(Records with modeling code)
....

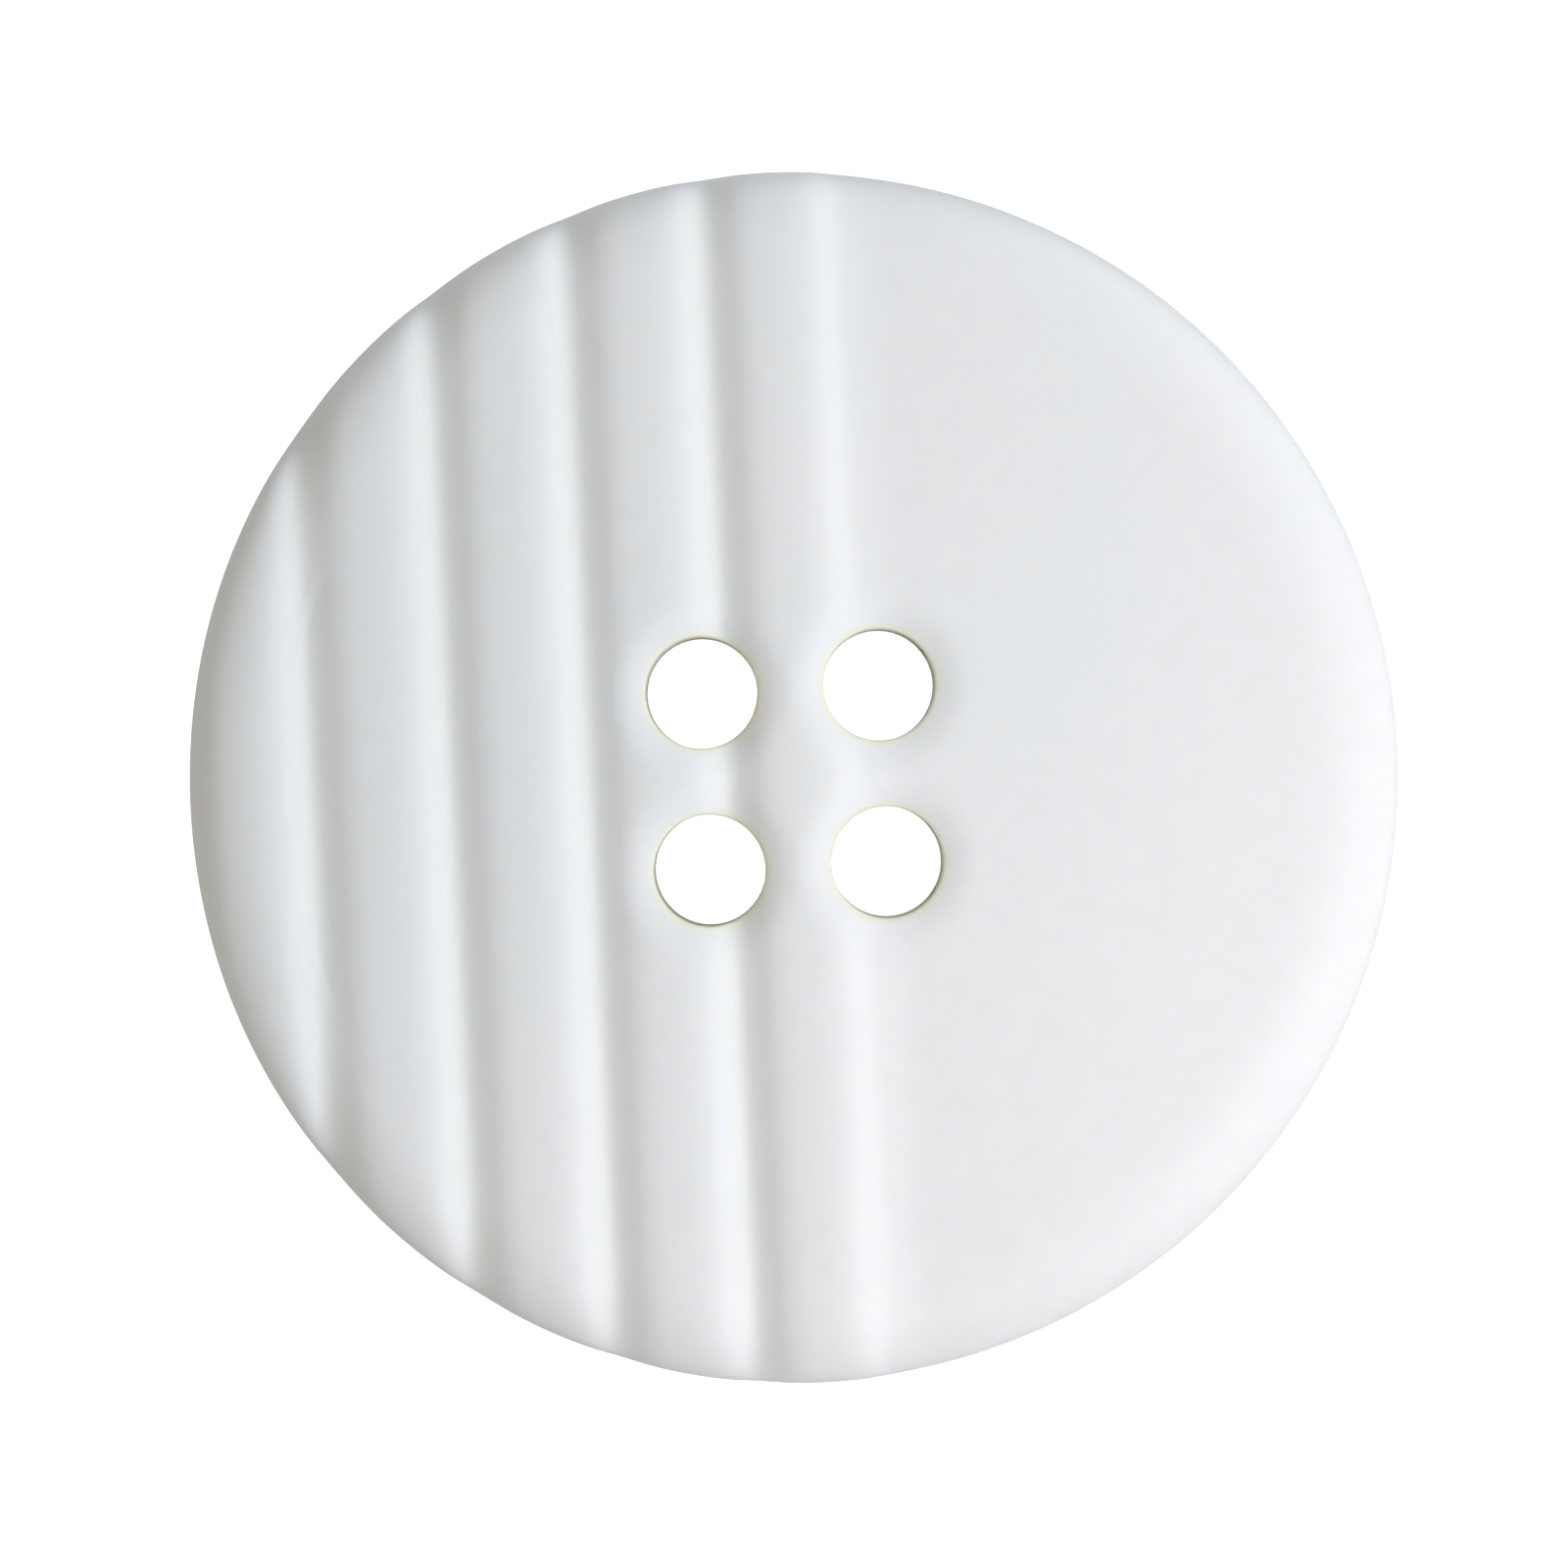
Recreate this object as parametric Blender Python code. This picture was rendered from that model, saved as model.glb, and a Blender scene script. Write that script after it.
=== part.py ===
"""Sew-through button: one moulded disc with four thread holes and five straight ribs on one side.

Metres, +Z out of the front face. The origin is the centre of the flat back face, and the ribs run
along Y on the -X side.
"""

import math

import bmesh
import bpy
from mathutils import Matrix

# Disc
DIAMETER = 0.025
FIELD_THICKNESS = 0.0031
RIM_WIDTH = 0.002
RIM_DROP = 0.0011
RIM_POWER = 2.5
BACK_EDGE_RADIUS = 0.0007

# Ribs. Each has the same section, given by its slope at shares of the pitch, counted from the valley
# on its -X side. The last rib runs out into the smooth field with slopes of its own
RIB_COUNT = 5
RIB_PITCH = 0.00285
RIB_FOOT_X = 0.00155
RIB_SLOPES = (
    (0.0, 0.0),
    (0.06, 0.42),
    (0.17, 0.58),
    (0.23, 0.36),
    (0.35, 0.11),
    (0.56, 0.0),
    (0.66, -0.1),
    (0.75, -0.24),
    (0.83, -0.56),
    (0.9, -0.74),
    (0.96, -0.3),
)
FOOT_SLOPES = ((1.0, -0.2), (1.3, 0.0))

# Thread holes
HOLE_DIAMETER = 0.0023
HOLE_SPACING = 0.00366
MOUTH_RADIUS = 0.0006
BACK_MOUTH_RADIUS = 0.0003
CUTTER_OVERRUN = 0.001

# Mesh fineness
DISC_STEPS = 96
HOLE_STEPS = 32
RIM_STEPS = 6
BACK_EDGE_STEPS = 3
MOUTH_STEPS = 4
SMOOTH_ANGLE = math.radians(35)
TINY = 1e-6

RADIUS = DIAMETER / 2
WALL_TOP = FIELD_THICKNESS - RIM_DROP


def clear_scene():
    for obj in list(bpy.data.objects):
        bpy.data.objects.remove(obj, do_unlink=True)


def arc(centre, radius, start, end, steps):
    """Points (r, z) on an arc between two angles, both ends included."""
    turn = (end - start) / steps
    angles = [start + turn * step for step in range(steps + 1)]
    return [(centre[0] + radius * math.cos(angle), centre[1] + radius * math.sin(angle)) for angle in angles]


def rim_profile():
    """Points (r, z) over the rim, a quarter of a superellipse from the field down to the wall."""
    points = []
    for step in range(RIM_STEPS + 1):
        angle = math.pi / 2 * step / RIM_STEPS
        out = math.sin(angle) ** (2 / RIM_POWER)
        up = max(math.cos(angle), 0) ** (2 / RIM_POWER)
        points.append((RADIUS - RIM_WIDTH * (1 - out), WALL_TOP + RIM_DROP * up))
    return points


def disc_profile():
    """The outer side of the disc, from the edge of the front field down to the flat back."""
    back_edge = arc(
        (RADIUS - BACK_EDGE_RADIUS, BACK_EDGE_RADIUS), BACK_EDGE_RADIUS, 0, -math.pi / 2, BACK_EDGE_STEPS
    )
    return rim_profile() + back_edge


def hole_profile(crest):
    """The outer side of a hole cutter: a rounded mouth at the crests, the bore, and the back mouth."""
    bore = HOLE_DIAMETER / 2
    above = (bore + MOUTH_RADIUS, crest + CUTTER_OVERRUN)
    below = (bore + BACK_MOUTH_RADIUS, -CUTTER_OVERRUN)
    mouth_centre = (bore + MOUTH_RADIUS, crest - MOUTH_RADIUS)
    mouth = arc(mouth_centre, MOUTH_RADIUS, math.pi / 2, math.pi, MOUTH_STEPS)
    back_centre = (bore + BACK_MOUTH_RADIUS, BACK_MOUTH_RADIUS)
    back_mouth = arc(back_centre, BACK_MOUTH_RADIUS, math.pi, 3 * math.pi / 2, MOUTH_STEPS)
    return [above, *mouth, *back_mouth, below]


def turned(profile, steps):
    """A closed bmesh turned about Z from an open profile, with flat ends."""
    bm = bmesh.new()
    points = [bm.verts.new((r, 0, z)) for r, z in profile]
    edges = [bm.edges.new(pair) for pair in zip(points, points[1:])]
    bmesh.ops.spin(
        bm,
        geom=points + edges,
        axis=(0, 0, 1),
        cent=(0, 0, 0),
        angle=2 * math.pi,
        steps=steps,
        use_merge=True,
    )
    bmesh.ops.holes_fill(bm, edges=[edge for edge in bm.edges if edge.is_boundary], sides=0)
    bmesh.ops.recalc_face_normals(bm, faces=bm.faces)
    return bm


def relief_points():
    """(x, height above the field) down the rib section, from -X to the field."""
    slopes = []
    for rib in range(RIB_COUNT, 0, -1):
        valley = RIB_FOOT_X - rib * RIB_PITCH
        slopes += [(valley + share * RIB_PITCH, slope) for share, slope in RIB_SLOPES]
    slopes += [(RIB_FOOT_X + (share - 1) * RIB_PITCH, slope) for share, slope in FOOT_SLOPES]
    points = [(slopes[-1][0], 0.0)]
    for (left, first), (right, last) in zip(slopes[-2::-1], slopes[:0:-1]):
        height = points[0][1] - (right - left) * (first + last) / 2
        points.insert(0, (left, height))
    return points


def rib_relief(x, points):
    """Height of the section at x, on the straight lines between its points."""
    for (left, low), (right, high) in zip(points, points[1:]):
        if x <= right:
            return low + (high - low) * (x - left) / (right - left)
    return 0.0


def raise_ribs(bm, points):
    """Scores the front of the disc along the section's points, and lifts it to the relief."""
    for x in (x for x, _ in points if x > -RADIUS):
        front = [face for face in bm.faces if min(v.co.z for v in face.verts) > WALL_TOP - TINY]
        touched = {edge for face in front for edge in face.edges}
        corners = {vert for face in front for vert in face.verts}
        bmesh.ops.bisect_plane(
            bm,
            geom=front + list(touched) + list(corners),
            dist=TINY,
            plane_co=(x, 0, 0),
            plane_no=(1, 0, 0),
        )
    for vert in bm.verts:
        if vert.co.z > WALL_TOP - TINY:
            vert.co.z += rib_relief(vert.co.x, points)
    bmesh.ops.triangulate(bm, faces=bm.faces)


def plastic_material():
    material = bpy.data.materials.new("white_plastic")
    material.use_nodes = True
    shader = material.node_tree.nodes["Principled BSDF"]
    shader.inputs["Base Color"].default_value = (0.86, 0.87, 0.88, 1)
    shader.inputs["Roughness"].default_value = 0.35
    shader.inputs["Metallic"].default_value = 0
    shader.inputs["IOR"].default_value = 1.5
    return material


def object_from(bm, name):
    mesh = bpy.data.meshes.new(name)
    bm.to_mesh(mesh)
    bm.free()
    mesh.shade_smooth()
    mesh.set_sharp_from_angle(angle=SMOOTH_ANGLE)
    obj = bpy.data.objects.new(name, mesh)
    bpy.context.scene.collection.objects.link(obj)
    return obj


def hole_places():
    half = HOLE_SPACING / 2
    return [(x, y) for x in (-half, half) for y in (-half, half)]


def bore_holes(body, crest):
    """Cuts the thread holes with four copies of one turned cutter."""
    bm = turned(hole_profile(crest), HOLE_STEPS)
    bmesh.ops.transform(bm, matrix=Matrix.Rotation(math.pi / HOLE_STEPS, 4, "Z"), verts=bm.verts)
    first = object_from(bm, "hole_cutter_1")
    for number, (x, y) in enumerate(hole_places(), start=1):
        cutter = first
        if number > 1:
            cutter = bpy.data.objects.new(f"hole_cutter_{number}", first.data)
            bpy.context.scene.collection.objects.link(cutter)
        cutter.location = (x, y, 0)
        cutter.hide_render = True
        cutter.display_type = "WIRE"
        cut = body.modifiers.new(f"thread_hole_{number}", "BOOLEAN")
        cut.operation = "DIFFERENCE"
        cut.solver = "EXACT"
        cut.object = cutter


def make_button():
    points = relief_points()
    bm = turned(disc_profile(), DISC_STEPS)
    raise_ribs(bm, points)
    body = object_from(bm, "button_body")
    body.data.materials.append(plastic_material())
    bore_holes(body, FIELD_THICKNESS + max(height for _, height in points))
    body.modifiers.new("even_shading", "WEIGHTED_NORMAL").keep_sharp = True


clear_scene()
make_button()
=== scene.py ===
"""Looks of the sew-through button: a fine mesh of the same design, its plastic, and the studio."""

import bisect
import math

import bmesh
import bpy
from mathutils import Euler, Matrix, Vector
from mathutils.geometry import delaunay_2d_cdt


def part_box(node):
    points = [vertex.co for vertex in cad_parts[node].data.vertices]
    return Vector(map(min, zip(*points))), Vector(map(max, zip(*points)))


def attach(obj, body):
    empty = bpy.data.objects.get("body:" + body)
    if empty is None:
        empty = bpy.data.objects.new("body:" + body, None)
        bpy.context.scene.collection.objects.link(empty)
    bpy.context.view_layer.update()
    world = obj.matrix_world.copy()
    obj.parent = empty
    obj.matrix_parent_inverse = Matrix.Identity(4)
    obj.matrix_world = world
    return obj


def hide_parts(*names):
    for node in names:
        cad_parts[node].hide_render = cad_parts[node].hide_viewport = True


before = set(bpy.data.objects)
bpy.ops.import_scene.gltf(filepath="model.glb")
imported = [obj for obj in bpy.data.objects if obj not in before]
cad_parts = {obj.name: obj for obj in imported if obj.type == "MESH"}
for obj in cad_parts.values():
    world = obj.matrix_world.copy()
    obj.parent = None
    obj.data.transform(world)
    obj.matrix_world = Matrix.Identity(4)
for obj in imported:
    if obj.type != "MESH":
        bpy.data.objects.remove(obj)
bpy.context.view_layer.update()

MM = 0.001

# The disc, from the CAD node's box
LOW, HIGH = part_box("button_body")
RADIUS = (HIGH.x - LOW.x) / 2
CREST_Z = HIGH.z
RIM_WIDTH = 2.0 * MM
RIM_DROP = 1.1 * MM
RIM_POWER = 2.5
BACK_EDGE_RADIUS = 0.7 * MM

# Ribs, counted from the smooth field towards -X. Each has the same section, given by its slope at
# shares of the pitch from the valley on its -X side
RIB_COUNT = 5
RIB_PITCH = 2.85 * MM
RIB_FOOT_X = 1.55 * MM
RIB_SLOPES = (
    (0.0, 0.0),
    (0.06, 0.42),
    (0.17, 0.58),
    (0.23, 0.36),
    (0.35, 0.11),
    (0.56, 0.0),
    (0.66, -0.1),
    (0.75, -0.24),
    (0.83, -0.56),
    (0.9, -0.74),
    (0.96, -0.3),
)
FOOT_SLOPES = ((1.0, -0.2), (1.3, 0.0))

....

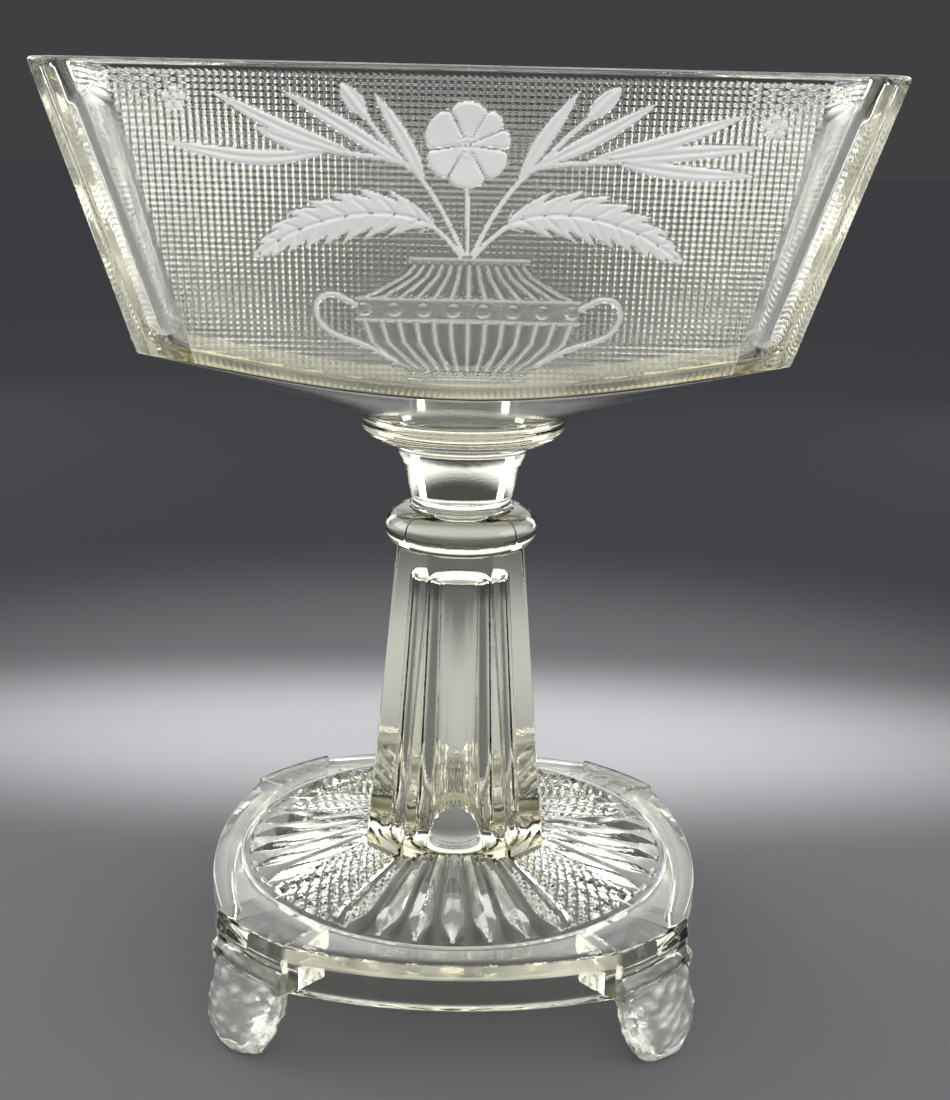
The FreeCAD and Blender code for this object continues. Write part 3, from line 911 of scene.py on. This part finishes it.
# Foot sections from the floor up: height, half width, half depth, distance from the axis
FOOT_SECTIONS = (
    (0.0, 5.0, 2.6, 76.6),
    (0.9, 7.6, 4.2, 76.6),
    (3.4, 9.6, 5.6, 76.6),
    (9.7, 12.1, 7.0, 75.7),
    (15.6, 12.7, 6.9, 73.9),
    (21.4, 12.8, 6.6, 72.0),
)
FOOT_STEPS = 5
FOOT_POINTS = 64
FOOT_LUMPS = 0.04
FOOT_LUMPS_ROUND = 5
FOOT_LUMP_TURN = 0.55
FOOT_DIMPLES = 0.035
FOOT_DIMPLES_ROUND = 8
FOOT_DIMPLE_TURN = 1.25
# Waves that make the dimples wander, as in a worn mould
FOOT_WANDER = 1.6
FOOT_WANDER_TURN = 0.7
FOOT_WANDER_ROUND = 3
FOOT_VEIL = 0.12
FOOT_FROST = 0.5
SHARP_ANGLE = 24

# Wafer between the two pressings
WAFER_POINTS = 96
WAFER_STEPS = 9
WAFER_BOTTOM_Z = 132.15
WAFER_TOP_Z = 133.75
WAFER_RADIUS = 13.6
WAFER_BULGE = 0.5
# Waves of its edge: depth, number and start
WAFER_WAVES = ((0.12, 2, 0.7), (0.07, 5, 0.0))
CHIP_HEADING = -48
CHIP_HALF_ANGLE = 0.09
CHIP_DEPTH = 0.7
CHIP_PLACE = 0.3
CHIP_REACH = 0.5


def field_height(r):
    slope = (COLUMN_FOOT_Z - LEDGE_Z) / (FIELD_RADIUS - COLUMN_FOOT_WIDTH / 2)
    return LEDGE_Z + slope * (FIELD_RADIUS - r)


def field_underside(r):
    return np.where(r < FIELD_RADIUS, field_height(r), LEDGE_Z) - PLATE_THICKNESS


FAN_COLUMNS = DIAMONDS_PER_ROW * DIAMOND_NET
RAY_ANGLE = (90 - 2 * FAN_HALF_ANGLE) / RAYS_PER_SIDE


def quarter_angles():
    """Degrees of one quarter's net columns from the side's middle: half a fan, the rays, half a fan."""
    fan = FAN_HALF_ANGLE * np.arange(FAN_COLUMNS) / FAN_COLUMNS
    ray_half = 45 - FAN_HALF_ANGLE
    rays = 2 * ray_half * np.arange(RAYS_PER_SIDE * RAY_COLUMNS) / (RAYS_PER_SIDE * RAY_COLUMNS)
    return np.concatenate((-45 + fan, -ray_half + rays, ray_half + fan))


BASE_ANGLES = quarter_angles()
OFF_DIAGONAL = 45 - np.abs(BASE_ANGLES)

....

## Given exercise:
Within the listing above, locate the line containing "body.data.materials.append(plastic_material())" and the line containing "points = [vertex.co". Reproduce those two lines and all lines between them exactly, with nothing added.

## Solution to the problem:
    body.data.materials.append(plastic_material())
    bore_holes(body, FIELD_THICKNESS + max(height for _, height in points))
    body.modifiers.new("even_shading", "WEIGHTED_NORMAL").keep_sharp = True


clear_scene()
make_button()
=== scene.py ===
"""Looks of the sew-through button: a fine mesh of the same design, its plastic, and the studio."""

import bisect
import math

import bmesh
import bpy
from mathutils import Euler, Matrix, Vector
from mathutils.geometry import delaunay_2d_cdt


def part_box(node):
    points = [vertex.co for vertex in cad_parts[node].data.vertices]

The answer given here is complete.